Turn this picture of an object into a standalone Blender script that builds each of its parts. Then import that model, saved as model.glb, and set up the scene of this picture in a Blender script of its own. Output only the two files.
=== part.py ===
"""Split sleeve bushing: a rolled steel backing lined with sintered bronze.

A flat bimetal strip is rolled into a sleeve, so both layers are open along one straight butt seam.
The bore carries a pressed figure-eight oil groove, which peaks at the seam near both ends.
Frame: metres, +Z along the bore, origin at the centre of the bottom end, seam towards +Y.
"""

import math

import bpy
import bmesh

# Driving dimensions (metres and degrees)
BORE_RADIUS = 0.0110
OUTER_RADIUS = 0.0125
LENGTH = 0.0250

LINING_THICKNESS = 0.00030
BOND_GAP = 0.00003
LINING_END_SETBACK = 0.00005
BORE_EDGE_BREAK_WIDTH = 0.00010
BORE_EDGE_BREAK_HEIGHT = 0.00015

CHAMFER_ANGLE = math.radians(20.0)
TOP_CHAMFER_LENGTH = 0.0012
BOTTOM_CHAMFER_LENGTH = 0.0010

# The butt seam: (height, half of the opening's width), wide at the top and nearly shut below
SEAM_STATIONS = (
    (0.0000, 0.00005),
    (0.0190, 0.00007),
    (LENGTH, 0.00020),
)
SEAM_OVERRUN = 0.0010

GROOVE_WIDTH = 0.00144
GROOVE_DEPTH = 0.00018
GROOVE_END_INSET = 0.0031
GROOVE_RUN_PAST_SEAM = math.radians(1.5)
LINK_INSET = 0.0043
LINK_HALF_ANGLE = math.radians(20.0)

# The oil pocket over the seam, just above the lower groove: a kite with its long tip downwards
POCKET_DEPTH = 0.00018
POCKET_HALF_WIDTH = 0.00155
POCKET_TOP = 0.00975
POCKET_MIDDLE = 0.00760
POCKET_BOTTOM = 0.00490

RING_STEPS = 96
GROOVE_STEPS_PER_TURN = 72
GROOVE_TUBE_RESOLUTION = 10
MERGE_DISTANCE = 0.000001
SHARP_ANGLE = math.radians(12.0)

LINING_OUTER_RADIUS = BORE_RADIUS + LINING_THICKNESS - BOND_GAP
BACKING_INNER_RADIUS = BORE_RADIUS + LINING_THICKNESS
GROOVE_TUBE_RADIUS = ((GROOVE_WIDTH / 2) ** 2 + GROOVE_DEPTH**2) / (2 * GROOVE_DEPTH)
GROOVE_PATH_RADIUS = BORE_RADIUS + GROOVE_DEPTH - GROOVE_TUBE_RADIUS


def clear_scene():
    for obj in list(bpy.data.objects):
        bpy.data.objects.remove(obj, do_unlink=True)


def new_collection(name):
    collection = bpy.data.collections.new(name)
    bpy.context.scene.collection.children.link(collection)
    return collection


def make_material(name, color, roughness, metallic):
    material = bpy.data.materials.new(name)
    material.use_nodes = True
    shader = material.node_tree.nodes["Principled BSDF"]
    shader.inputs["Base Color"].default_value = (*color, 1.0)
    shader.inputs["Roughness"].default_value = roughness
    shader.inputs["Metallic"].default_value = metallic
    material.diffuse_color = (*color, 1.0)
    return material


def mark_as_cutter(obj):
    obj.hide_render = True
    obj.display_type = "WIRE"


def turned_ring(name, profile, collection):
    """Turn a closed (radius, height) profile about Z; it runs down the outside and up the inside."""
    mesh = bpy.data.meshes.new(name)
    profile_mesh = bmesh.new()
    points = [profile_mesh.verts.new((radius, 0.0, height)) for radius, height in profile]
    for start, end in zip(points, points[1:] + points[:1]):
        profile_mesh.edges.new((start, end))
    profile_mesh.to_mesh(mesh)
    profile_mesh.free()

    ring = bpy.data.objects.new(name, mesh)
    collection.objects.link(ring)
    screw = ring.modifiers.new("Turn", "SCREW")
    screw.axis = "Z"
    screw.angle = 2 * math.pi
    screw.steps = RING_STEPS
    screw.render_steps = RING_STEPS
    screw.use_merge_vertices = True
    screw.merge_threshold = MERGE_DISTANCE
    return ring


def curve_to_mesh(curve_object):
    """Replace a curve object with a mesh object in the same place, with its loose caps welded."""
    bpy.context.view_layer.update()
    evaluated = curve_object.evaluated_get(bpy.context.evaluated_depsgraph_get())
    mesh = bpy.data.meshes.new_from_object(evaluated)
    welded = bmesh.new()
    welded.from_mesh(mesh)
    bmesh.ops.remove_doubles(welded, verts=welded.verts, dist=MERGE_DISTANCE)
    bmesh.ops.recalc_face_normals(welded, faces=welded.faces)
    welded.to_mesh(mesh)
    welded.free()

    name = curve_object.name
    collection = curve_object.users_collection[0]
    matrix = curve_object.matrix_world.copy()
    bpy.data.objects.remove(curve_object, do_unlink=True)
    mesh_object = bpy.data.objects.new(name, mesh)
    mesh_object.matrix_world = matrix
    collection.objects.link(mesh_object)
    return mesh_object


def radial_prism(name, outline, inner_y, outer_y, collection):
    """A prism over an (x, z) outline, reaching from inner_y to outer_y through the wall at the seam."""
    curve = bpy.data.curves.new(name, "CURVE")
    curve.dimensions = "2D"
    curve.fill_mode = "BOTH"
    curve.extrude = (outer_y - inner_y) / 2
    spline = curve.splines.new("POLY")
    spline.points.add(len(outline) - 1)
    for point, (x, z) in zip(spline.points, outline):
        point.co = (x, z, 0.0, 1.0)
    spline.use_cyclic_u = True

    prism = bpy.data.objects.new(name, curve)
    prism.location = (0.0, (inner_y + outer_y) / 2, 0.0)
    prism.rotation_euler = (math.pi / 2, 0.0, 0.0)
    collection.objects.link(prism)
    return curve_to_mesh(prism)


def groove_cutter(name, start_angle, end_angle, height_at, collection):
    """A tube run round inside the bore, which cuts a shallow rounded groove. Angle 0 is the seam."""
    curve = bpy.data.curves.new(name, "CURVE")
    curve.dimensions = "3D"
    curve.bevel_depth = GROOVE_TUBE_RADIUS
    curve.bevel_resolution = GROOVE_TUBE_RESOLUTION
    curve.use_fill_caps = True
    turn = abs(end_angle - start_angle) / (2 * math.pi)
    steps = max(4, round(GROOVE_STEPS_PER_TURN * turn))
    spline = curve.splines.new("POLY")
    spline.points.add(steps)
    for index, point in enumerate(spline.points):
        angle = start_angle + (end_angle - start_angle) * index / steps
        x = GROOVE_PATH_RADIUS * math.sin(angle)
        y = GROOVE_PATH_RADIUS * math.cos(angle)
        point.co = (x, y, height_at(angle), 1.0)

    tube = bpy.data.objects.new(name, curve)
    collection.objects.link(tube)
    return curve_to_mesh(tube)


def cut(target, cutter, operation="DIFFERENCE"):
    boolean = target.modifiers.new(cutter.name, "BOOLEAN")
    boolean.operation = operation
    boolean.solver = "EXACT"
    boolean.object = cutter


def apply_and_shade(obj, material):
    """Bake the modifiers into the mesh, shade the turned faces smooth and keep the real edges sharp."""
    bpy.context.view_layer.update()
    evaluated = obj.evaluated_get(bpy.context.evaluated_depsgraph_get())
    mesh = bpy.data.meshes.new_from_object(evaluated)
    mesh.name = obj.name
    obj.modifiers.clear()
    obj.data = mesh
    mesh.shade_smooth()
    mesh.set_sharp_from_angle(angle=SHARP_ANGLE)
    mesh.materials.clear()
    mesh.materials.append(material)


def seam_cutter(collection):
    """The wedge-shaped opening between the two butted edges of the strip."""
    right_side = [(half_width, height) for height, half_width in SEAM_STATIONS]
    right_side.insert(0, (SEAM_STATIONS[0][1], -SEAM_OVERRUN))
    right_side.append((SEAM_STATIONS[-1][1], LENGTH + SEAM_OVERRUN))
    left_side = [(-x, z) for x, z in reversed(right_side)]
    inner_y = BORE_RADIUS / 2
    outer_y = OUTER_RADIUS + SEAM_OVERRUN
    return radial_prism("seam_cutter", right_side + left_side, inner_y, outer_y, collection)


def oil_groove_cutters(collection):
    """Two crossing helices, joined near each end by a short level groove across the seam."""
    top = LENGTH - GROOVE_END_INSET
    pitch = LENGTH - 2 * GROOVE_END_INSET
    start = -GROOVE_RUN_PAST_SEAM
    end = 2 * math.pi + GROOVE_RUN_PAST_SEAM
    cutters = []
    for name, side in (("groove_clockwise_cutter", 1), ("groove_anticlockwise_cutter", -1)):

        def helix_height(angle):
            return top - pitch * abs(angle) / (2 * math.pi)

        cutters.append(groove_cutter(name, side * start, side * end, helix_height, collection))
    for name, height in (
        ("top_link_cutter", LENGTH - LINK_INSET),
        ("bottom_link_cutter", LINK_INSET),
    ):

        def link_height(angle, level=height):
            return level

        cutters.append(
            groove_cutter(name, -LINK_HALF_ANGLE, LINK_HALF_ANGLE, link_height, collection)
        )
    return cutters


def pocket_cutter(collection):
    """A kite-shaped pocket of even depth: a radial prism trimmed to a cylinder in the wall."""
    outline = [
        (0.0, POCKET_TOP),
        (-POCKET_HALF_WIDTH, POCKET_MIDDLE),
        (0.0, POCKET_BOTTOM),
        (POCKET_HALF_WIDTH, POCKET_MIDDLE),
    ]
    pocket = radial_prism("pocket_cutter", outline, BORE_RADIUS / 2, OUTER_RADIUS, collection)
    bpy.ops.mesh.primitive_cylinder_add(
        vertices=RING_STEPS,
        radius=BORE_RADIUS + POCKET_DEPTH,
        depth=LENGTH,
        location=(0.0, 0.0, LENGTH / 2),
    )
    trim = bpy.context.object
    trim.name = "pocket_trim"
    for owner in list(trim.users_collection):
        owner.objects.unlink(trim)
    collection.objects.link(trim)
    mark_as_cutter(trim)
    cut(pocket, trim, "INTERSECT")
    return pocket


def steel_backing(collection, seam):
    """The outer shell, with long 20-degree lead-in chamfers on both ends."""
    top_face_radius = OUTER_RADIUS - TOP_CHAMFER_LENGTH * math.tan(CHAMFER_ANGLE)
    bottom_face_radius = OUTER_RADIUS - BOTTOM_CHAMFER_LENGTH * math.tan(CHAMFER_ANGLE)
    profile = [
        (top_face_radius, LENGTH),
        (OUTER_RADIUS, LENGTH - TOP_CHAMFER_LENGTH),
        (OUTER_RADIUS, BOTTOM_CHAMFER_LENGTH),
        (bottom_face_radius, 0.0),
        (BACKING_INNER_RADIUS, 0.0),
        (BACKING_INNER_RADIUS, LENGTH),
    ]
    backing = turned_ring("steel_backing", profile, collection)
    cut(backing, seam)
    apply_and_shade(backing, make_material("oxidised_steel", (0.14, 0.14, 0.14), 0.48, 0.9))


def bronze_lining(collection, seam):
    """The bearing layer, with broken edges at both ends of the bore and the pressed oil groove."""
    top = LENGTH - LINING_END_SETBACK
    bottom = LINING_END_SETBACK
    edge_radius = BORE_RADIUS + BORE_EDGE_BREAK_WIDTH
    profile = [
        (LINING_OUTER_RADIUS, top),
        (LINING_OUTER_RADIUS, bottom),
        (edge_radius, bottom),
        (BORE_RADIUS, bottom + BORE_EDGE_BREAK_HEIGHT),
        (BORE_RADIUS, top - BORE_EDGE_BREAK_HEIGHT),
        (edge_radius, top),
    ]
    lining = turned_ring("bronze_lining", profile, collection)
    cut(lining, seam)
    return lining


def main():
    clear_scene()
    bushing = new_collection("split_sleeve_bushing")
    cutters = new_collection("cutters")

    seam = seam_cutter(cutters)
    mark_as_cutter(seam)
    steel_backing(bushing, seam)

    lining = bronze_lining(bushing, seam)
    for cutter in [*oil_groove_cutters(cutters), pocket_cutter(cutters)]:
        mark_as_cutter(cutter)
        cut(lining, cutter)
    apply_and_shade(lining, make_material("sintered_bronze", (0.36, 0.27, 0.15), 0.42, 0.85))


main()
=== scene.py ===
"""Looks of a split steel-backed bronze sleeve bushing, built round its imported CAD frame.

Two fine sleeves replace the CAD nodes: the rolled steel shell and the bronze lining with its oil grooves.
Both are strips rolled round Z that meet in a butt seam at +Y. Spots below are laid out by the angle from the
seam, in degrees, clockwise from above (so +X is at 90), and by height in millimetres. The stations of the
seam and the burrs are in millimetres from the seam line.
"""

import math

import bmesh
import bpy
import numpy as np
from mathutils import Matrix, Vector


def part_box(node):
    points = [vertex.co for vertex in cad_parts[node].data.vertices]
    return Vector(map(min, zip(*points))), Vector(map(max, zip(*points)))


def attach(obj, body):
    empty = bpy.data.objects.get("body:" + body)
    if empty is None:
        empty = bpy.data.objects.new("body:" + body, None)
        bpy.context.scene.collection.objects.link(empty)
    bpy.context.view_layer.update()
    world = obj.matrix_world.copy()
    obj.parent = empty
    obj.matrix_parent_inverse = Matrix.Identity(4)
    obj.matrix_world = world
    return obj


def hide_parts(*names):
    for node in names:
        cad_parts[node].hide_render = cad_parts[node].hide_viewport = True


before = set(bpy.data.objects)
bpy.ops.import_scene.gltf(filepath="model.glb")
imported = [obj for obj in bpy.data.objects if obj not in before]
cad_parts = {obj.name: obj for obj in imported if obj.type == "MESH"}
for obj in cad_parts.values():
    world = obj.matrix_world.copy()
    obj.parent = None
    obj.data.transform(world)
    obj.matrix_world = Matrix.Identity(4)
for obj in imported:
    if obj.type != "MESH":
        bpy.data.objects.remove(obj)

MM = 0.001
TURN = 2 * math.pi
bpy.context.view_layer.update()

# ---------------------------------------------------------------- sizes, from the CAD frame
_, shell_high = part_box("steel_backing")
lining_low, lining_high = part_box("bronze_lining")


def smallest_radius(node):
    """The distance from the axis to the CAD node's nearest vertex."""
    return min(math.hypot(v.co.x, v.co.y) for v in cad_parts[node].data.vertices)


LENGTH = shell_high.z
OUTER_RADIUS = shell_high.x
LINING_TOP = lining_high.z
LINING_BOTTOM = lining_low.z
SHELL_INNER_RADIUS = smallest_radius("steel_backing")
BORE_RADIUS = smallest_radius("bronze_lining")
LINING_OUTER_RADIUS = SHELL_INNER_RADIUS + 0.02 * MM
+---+
- Exercise aim: Output exactly the lines of the material above from the one containing "seam = seam_cutter(cutters)" up to and including the one containing "imported CAD frame.".

- Solution:
    seam = seam_cutter(cutters)
    mark_as_cutter(seam)
    steel_backing(bushing, seam)

    lining = bronze_lining(bushing, seam)
    for cutter in [*oil_groove_cutters(cutters), pocket_cutter(cutters)]:
        mark_as_cutter(cutter)
        cut(lining, cutter)
    apply_and_shade(lining, make_material("sintered_bronze", (0.36, 0.27, 0.15), 0.42, 0.85))


main()
=== scene.py ===
"""Looks of a split steel-backed bronze sleeve bushing, built round its imported CAD frame.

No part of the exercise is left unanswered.